New material points quasiparticles in the right direction

05 Apr 2013 Isabelle Dumé
Scanning electron microscope image of the metasurface
One direction: metasurface points the way. (Courtesy: Shuang Zhang.)

Researchers in the UK, China and Germany have come up with a new and useful way to couple light to the surface of a metamaterial. The technique is the first to ensure that the coupling occurs in a single direction and could lead to integrated plasmonic circuits that could be controlled using an electric current.

The coupling involves surface plasmon polaritons (SPPs), which are particle-like quantum phenomena that arise from the interaction of light with a metal’s conduction electrons. These quasiparticles are part light and part collective electron wave and are strongly confined at the surface of a metal. SPPs are excited when they interact with light but the problem is that they are then free to propagate in many different directions along the metal surface and cannot be controlled easily. This limits the range of applications possible for these structures.

Now, a team led by Shuang Zhang of the University of Birmingham has shown that SPPs can, indeed, be excited along a single direction on a metal surface provided that the surface is suitably structured first. In this case, they used a “metasurface”, which is a metal film with nanometre-sized rectangular holes carefully orientated in a certain way. More importantly, and for the first time, the researchers have confirmed that the direction in which the SPPs travel along the metal surface can be switched by simply flipping the helicity (or circular polarization direction) of the incoming light from left to right and vice versa.

SPP-excitation symmetry breaking

The tiny holes in the metal surface locally excite the SPPs with a certain phase delay, explains Zhang, and this delay depends on the orientation of the apertures. “When the apertures were pointing in a certain direction, we found that we could create a phase gradient for circularly polarized light incident on the metal surface,” he says.

“This phase gradient breaks the symmetry of the SPPs’ excitation along two opposite directions, which meant that we could then excite the SPPs along a single direction at a specific wavelength.
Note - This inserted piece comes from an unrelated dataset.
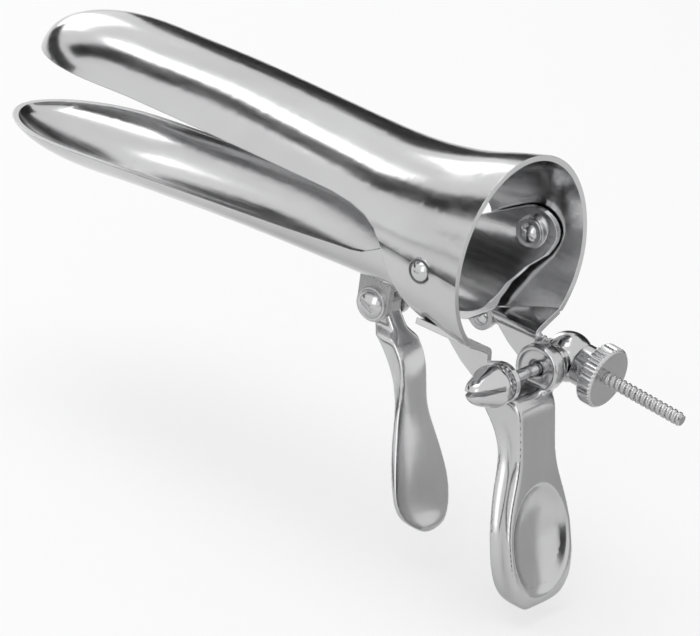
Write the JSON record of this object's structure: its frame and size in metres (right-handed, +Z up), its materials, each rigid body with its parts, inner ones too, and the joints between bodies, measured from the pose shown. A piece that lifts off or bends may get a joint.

“More interestingly still, we found that we could reverse the phase gradient as we flipped the circular polarization state of the input light, and thus reverse the direction in which the SPPs propagated,” he says.

Bright idea

Because the researchers can control the direction of the SPP propagation by simply varying the polarization state of the incident light, they had the bright idea of dotting the metal surface with so-called polarization modulators to construct a compact, electrically controllable plasmonic circuit. Happily, the polarization state of light can easily be controlled using well established electro-optical techniques.

The team would now like to optimize the structures it has made and improve coupling between the SPPs and incoming light. “We will also look at how we can electrically control SPP excitation by incorporating liquid-crystal devices onto our metasurface,” reveals team member Thomas Zentgraf of the University of Paderborn. “In this way, we should be able to design more complex plasmonic circuits with enhanced functionalities.”

The current work is published in Light: Science and Applications.